The H1-B is all about cheap labor. There is no labor shortage in this country.
HP says in order to stay competitive they want their workforce to be 80/20 by 2016. Guess who the 20% is? Offshore 80, onshore 20.
Performance among the foreign hires was a mess.
True, but I was specifically referring to the H1B problem. H1B’s are taking away a significant number of middle class jobs. The people I used to hire for $80,000 plus now can’t be placed in jobs I am still paying just as much for.
These outsourcers will not hire Americans period. They hire locally and bring them here so they can promote them through to management. Where an American company will provide the same service with American employees, they are shut out because they can’t provide the cheap offshore labor that backs them up.
The other trick the outsourcers pull is they will provide a cheaper domestic resource with their full contract provided you use them exclusively. That resource will only be someone sent here on an H1B and never a domestic hire.
Regardless of what is happening on the bottom end of labor, the H1B problem has virtually eliminated middle class IT jobs.

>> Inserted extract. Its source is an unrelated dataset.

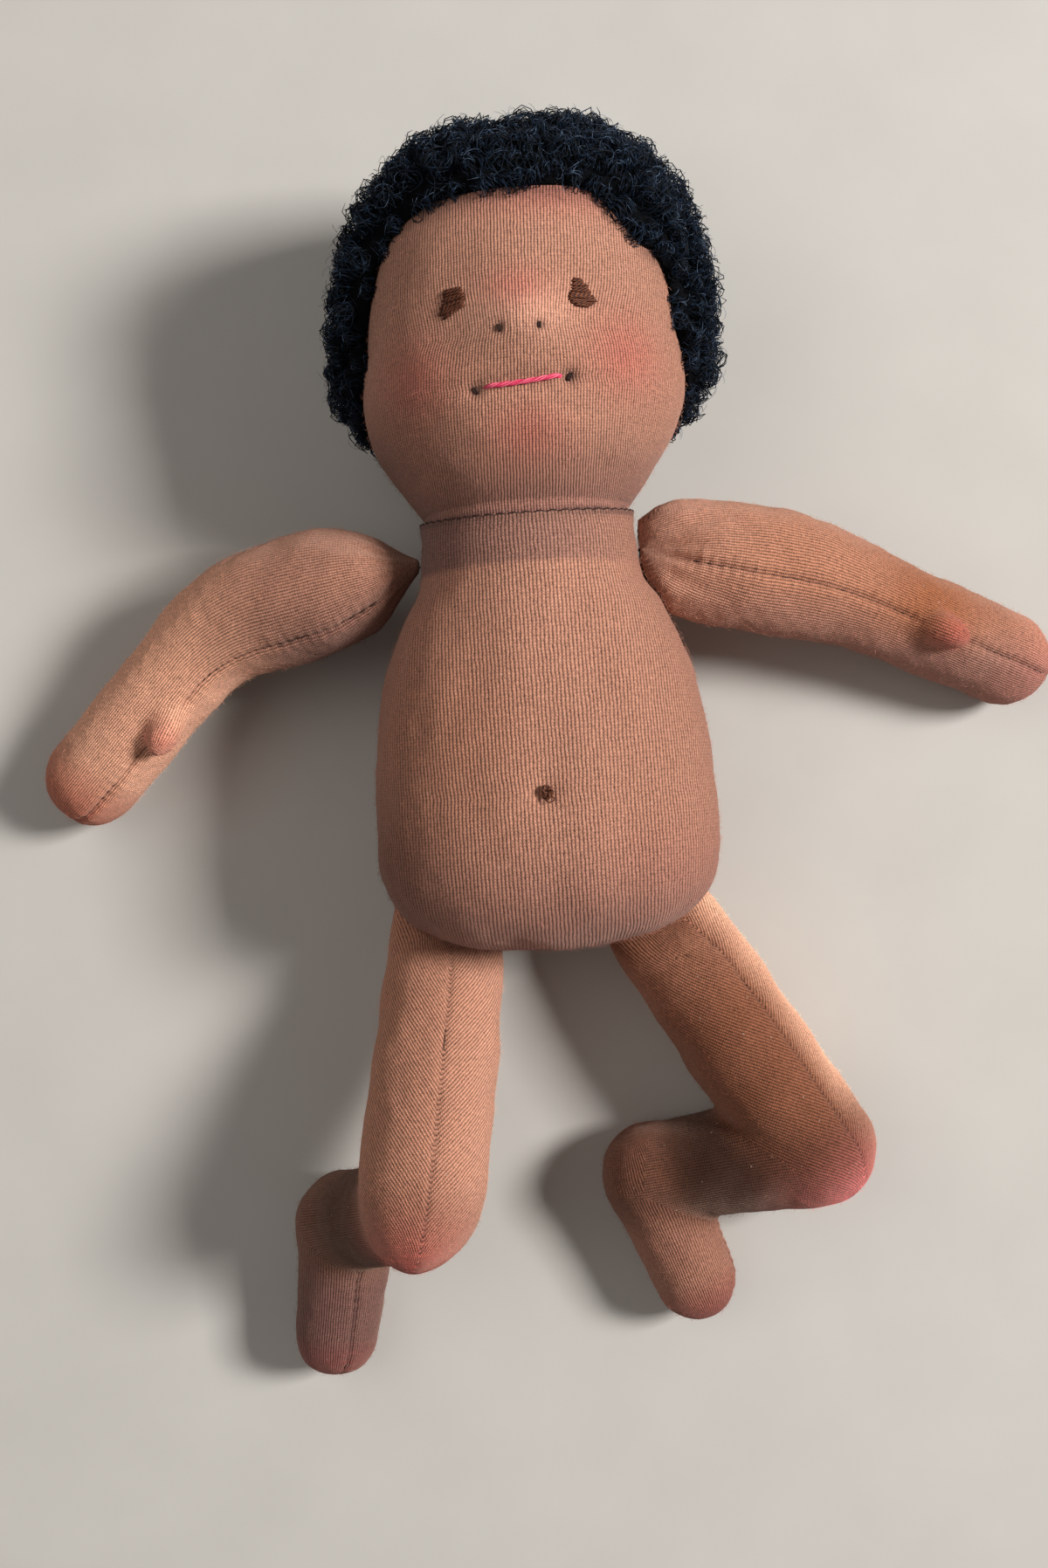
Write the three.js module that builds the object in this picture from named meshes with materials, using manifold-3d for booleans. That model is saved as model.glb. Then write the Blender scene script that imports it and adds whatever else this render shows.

Dallas-Fort Worth is turning into Mumbai West.
I think what you are really referring to is the IT workforce that is off-shore — i.e. they never come to the US, your phone call for IT support goes to India or wherever.
I think that is the result of the expensive regulations US companies face in the US, which also virtually eliminated manufacturing jobs in the US.
If the government would cut back on all the useless regulations that increases the cost to the companies, they would be more able and willing to hire workers in the US.
The H1B visa seems to only allow a few thousand employees in the entire nation per year, that cannot possibly cause a major problem, but as I said, it’s easier to blame that program, to take attention away from the mass invasion of unqualified illegal immigrant who will be costing all taxpayers significant amount of money.